> _AVAILABLE DATA_
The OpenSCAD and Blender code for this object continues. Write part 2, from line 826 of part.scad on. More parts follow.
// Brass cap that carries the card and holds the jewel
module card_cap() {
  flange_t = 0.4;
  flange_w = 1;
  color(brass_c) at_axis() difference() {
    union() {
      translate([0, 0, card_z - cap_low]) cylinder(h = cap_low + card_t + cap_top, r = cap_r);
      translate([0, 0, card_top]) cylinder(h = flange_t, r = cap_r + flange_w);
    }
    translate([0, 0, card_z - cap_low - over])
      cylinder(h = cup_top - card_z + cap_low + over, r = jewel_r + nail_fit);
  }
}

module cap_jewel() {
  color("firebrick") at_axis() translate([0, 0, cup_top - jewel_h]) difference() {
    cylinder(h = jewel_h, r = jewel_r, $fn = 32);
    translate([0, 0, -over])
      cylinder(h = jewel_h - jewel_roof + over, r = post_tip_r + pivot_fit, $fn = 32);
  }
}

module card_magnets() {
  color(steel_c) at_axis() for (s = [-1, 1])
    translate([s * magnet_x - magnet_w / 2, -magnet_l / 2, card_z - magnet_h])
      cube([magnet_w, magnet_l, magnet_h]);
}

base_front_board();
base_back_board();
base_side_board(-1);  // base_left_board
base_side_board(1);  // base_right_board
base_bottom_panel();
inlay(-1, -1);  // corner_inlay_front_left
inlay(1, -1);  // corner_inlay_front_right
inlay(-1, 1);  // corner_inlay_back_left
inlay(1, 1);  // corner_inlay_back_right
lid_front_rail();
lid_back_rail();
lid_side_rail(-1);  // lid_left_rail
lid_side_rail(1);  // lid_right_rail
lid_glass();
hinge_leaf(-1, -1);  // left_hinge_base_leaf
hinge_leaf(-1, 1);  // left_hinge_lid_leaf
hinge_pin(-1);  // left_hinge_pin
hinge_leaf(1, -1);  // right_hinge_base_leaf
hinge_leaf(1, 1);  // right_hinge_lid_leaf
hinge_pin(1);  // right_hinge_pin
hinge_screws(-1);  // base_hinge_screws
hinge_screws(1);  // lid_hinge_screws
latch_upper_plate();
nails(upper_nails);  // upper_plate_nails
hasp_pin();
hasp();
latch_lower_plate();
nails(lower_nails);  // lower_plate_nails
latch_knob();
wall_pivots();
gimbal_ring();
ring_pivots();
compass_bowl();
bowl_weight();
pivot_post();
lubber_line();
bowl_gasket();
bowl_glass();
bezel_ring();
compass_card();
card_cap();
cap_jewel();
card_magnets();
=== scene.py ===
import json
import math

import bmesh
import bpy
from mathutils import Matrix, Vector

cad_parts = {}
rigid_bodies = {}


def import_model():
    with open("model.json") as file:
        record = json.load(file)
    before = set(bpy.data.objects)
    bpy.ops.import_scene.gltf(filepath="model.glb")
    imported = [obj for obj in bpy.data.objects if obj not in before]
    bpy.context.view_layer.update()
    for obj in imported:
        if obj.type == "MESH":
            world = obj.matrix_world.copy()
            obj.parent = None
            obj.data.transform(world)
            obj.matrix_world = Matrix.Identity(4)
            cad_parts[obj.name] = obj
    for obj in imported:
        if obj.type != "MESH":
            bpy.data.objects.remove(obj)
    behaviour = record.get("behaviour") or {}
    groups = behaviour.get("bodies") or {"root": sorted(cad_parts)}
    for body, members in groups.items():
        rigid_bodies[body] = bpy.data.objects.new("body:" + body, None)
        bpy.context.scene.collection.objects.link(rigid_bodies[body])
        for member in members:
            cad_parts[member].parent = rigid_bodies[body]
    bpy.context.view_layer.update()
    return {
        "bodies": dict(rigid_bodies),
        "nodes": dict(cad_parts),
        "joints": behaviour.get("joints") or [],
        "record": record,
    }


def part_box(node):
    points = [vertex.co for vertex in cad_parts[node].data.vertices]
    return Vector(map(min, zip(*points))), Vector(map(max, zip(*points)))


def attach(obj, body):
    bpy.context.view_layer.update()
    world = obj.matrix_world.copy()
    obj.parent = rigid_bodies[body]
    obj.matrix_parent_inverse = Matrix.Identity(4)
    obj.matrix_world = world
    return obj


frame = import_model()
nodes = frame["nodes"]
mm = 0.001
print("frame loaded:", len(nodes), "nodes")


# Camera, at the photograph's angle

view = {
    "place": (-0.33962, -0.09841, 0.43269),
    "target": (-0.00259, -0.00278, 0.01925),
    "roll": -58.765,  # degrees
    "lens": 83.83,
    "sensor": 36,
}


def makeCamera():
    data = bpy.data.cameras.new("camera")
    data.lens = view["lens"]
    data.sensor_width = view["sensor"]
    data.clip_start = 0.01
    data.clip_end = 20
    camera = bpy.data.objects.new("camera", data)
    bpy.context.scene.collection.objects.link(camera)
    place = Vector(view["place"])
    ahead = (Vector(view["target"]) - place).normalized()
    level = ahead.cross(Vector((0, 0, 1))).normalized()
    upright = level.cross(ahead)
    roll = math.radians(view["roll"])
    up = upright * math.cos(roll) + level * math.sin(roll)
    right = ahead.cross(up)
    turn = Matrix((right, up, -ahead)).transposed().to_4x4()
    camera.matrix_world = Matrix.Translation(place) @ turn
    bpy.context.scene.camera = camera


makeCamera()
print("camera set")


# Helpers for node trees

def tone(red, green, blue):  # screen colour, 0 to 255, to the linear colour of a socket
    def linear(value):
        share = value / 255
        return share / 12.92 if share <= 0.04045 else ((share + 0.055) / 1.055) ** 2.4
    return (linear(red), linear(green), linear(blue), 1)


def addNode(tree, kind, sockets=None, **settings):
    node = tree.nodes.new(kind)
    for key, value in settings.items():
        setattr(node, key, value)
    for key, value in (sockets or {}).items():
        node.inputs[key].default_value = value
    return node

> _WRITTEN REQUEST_
Give again, word for word, the lines starting at the line that has "gimbal_ring();" and ending at the line that has "for body, members", with both of those lines included and nothing else.

> _THE OUTPUT_
gimbal_ring();
ring_pivots();
compass_bowl();
bowl_weight();
pivot_post();
lubber_line();
bowl_gasket();
bowl_glass();
bezel_ring();
compass_card();
card_cap();
cap_jewel();
card_magnets();
=== scene.py ===
import json
import math

import bmesh
import bpy
from mathutils import Matrix, Vector

cad_parts = {}
rigid_bodies = {}


def import_model():
    with open("model.json") as file:
        record = json.load(file)
    before = set(bpy.data.objects)
    bpy.ops.import_scene.gltf(filepath="model.glb")
    imported = [obj for obj in bpy.data.objects if obj not in before]
    bpy.context.view_layer.update()
    for obj in imported:
        if obj.type == "MESH":
            world = obj.matrix_world.copy()
            obj.parent = None
            obj.data.transform(world)
            obj.matrix_world = Matrix.Identity(4)
            cad_parts[obj.name] = obj
    for obj in imported:
        if obj.type != "MESH":
            bpy.data.objects.remove(obj)
    behaviour = record.get("behaviour") or {}
    groups = behaviour.get("bodies") or {"root": sorted(cad_parts)}
    for body, members in groups.items():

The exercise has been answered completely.